EXERCISE BRIEF >>
Set down each entry from the block beneath, exactly as written.

INPUT >>
^^^^^^^^^^^^^^^^

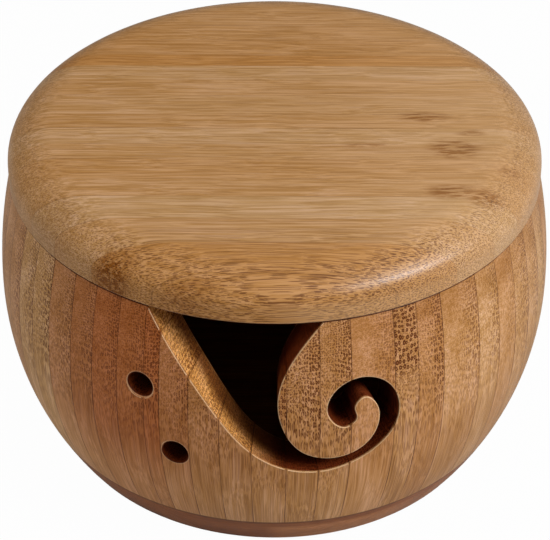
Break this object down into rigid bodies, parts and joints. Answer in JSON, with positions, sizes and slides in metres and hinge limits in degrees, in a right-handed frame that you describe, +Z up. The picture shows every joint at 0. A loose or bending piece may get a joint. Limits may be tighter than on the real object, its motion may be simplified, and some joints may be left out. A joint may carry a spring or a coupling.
{
  "type": "lidded yarn bowl",
  "caption": "Round barrel-sided bamboo yarn bowl of upright staves, with a curled yarn slot and needle holes in its wall, and a loose board lid that lifts off.",
  "frame": {"origin": "middle of the underside, on the surface the bowl stands on", "axes": "+Z up, along the axis of the bowl; -Y is the side with the yarn slot; +X is to the right of someone who looks at the slot"},
  "size_m": [0.15, 0.1499, 0.095],
  "materials": {
    "stave_bamboo": "caramelised bamboo, semi-gloss lacquer",
    "base_bamboo": "darker caramelised bamboo, semi-gloss lacquer",
    "lid_bamboo": "caramelised bamboo, semi-gloss lacquer"
  },
  "bodies": {
    "bowl": {"base_board": "base_bamboo", "wall_stave_01": "stave_bamboo", "wall_stave_02": "stave_bamboo", "wall_stave_03": "stave_bamboo", "wall_stave_04": "stave_bamboo", "wall_stave_05": "stave_bamboo", "wall_stave_06": "stave_bamboo", "wall_stave_07": "stave_bamboo", "wall_stave_08": "stave_bamboo", "wall_stave_09": "stave_bamboo", "wall_stave_10": "stave_bamboo", "wall_stave_11": "stave_bamboo", "wall_stave_12": "stave_bamboo", "wall_stave_13": "stave_bamboo", "wall_stave_14": "stave_bamboo", "wall_stave_15": "stave_bamboo", "wall_stave_16": "stave_bamboo", "wall_stave_17": "stave_bamboo", "wall_stave_18": "stave_bamboo", "wall_stave_19": "stave_bamboo", "wall_stave_20": "stave_bamboo", "wall_stave_21": "stave_bamboo", "wall_stave_22": "stave_bamboo", "wall_stave_23": "stave_bamboo", "wall_stave_24": "stave_bamboo", "wall_stave_25": "stave_bamboo", "wall_stave_26": "stave_bamboo", "wall_stave_27": "stave_bamboo", "wall_stave_28": "stave_bamboo", "wall_stave_29": "stave_bamboo", "wall_stave_30": "stave_bamboo", "wall_stave_31": "stave_bamboo", "wall_stave_32": "stave_bamboo", "wall_stave_33": "stave_bamboo", "wall_stave_34": "stave_bamboo", "wall_stave_35": "stave_bamboo", "wall_stave_36": "stave_bamboo", "wall_stave_37": "stave_bamboo", "wall_stave_38": "stave_bamboo", "wall_stave_39": "stave_bamboo", "wall_stave_40": "stave_bamboo", "wall_stave_41": "stave_bamboo", "wall_stave_42": "stave_bamboo", "wall_stave_43": "stave_bamboo", "wall_stave_44": "stave_bamboo", "wall_stave_45": "stave_bamboo", "wall_stave_46": "stave_bamboo", "wall_stave_47": "stave_bamboo", "wall_stave_48": "stave_bamboo", "wall_stave_49": "stave_bamboo", "wall_stave_50": "stave_bamboo", "wall_stave_51": "stave_bamboo", "wall_stave_52": "stave_bamboo", "wall_stave_53": "stave_bamboo", "wall_stave_54": "stave_bamboo", "wall_stave_55": "stave_bamboo", "wall_stave_56": "stave_bamboo"},
    "lid": {"lid_board": "lid_bamboo"}
  },
  "joints": [
    {"name": "lid_lift", "type": "slide", "parent": "bowl", "child": "lid", "axis": [0, 0, 1], "range_m": [0, 0.1]}
  ]
}
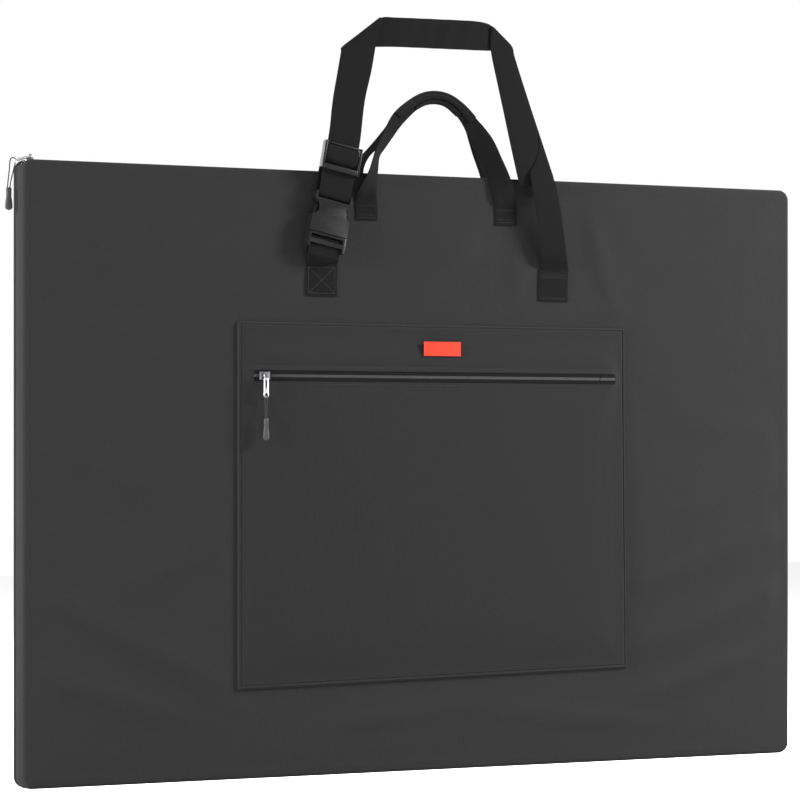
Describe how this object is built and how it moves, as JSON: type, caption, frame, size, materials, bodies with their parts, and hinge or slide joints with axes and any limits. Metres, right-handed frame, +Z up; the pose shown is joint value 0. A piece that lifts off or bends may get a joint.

^^^^^^^^^^^^^^^^

RESPONSE BELOW >>
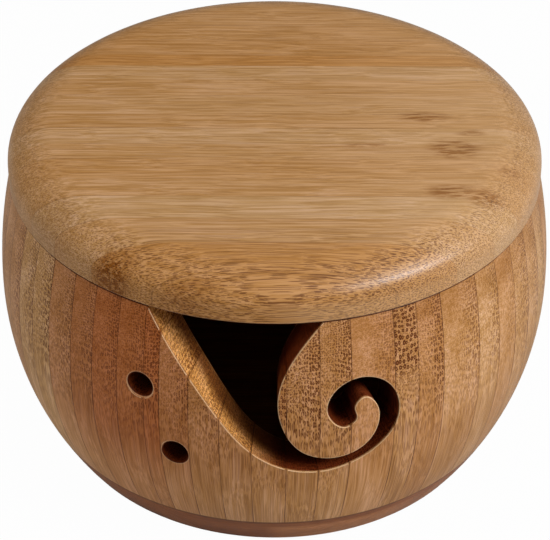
Break this object down into rigid bodies, parts and joints. Answer in JSON, with positions, sizes and slides in metres and hinge limits in degrees, in a right-handed frame that you describe, +Z up. The picture shows every joint at 0. A loose or bending piece may get a joint. Limits may be tighter than on the real object, its motion may be simplified, and some joints may be left out. A joint may carry a spring or a coupling.
{
  "type": "lidded yarn bowl",
  "caption": "Round barrel-sided bamboo yarn bowl of upright staves, with a curled yarn slot and needle holes in its wall, and a loose board lid that lifts off.",
  "frame": {"origin": "middle of the underside, on the surface the bowl stands on", "axes": "+Z up, along the axis of the bowl; -Y is the side with the yarn slot; +X is to the right of someone who looks at the slot"},
  "size_m": [0.15, 0.1499, 0.095],
  "materials": {
    "stave_bamboo": "caramelised bamboo, semi-gloss lacquer",
    "base_bamboo": "darker caramelised bamboo, semi-gloss lacquer",
    "lid_bamboo": "caramelised bamboo, semi-gloss lacquer"
  },
  "bodies": {
    "bowl": {"base_board": "base_bamboo", "wall_stave_01": "stave_bamboo", "wall_stave_02": "stave_bamboo", "wall_stave_03": "stave_bamboo", "wall_stave_04": "stave_bamboo", "wall_stave_05": "stave_bamboo", "wall_stave_06": "stave_bamboo", "wall_stave_07": "stave_bamboo", "wall_stave_08": "stave_bamboo", "wall_stave_09": "stave_bamboo", "wall_stave_10": "stave_bamboo", "wall_stave_11": "stave_bamboo", "wall_stave_12": "stave_bamboo", "wall_stave_13": "stave_bamboo", "wall_stave_14": "stave_bamboo", "wall_stave_15": "stave_bamboo", "wall_stave_16": "stave_bamboo", "wall_stave_17": "stave_bamboo", "wall_stave_18": "stave_bamboo", "wall_stave_19": "stave_bamboo", "wall_stave_20": "stave_bamboo", "wall_stave_21": "stave_bamboo", "wall_stave_22": "stave_bamboo", "wall_stave_23": "stave_bamboo", "wall_stave_24": "stave_bamboo", "wall_stave_25": "stave_bamboo", "wall_stave_26": "stave_bamboo", "wall_stave_27": "stave_bamboo", "wall_stave_28": "stave_bamboo", "wall_stave_29": "stave_bamboo", "wall_stave_30": "stave_bamboo", "wall_stave_31": "stave_bamboo", "wall_stave_32": "stave_bamboo", "wall_stave_33": "stave_bamboo", "wall_stave_34": "stave_bamboo", "wall_stave_35": "stave_bamboo", "wall_stave_36": "stave_bamboo", "wall_stave_37": "stave_bamboo", "wall_stave_38": "stave_bamboo", "wall_stave_39": "stave_bamboo", "wall_stave_40": "stave_bamboo", "wall_stave_41": "stave_bamboo", "wall_stave_42": "stave_bamboo", "wall_stave_43": "stave_bamboo", "wall_stave_44": "stave_bamboo", "wall_stave_45": "stave_bamboo", "wall_stave_46": "stave_bamboo", "wall_stave_47": "stave_bamboo", "wall_stave_48": "stave_bamboo", "wall_stave_49": "stave_bamboo", "wall_stave_50": "stave_bamboo", "wall_stave_51": "stave_bamboo", "wall_stave_52": "stave_bamboo", "wall_stave_53": "stave_bamboo", "wall_stave_54": "stave_bamboo", "wall_stave_55": "stave_bamboo", "wall_stave_56": "stave_bamboo"},
    "lid": {"lid_board": "lid_bamboo"}
  },
  "joints": [
    {"name": "lid_lift", "type": "slide", "parent": "bowl", "child": "lid", "axis": [0, 0, 1], "range_m": [0, 0.1]}
  ]
}
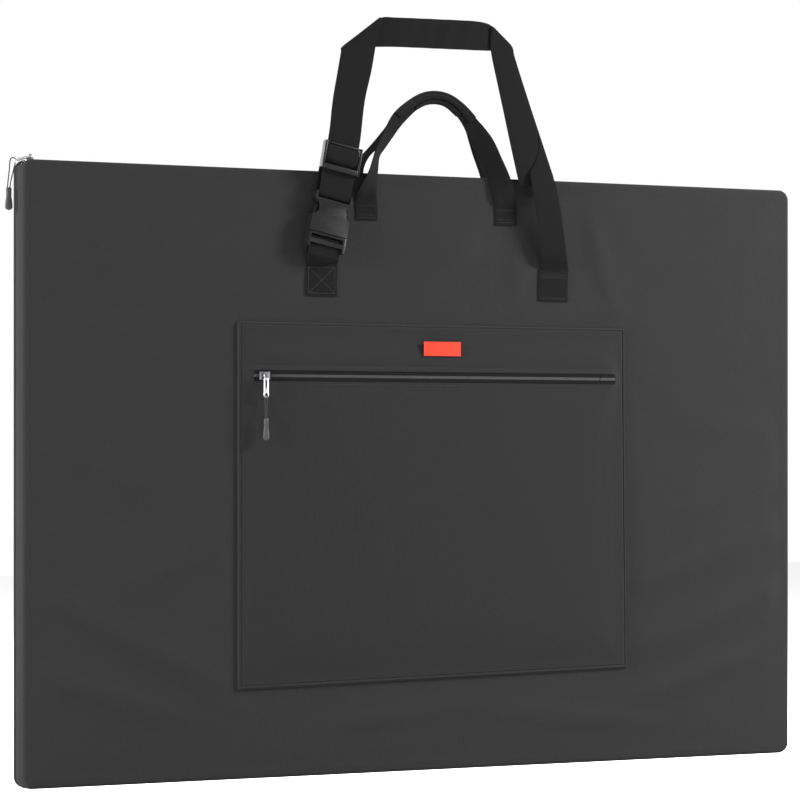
Describe how this object is built and how it moves, as JSON: type, caption, frame, size, materials, bodies with their parts, and hinge or slide joints with axes and any limits. Metres, right-handed frame, +Z up; the pose shown is joint value 0. A piece that lifts off or bends may get a joint.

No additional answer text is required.